If you can find a way to seed your data from a faster location, reduce the amount you need to back up, and/or break it up into multiple smaller transfers, this might be an effective solution for you.
Borgbase's highest plan has an upper limit of 8TB, which you would be brushing right up against, but Hetzner storage boxes go up to 20TB and officially support Borg.
Outside of that, if you don't expect the data to change often, you might be looking for some sort of cheap S3 storage from AWS or other similar large datacenter company. But you'll still need to find a way to actually get them the data safely, and I'm not sure if they support differential uploads like Borg does.

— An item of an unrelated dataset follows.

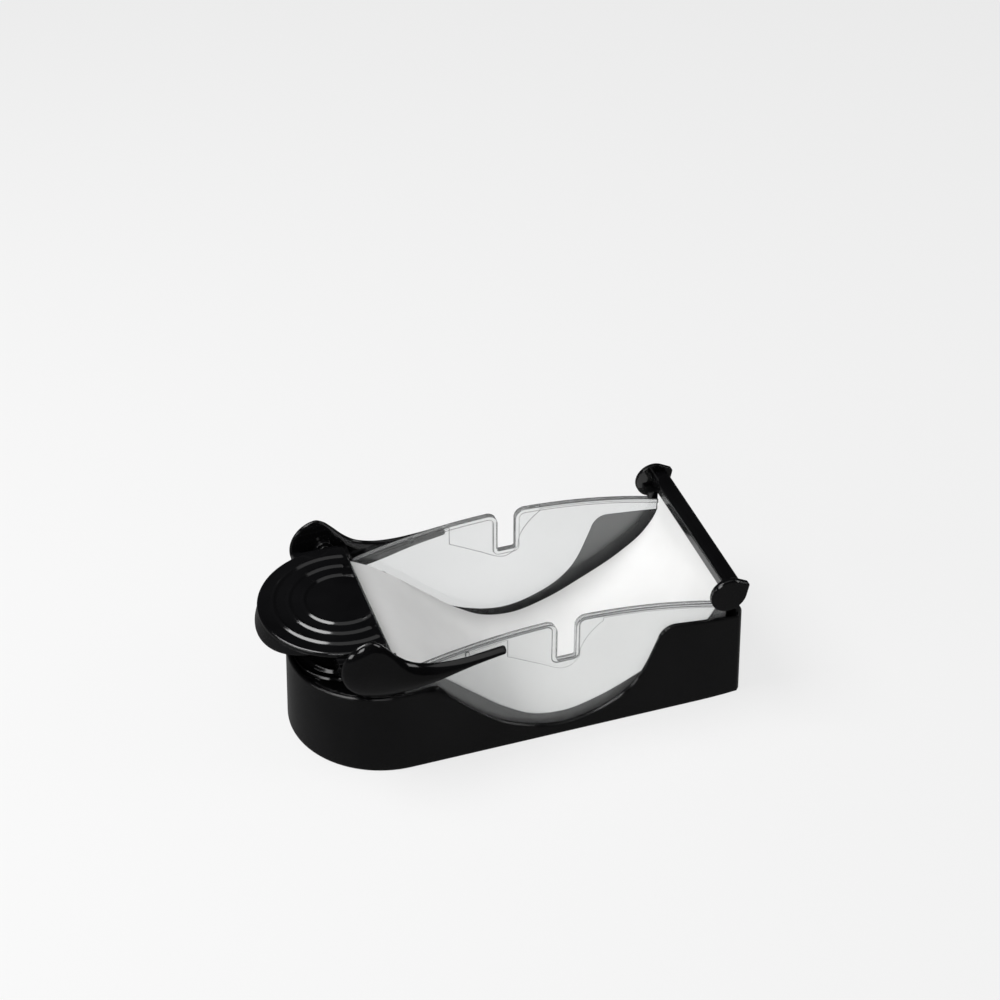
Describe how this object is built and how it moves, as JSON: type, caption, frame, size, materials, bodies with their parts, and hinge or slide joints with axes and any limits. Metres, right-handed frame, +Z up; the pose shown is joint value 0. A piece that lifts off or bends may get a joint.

A company I worked for had an external storage drive with the needed capacity stored in a safe deposit locker and every Friday someone drove to the bank, got the drive, drove back to the office, performed the backup and brought the drive back to the bank.
I'm planning on doing this, but every 6mo not 1w lol. My upload speed is abysmal as well and I only have absolutely critical things uploaded to off site storage, then I have a full backup locally and physically disconnect it until next backup (to guard against ransomware); am about to get a 20TB drive for this 'catastrophic event' backup plan, stored at the bank, just undecided which drive manufacturer to go with.
I figure if the house explodes or something, max 6mo data loss is acceptable vs almost all data loss. And avoids this bandwidth issue.
I'd love to know how to deal with this. Currently sitting on 12TB used. Decent upload but cloud storage for that much is expensive. I have 5 8TB HDDs, 2 of which act as redundancy in RAID6 config.
One thought I had was convince a friend to setup the same, and dedicate half of each other's storage as redundancy for the other person.
Usually hosting servers offer some sort of dedicated storage for longterm/backup solutions which is different to cloud storage. It's also alot cheaper.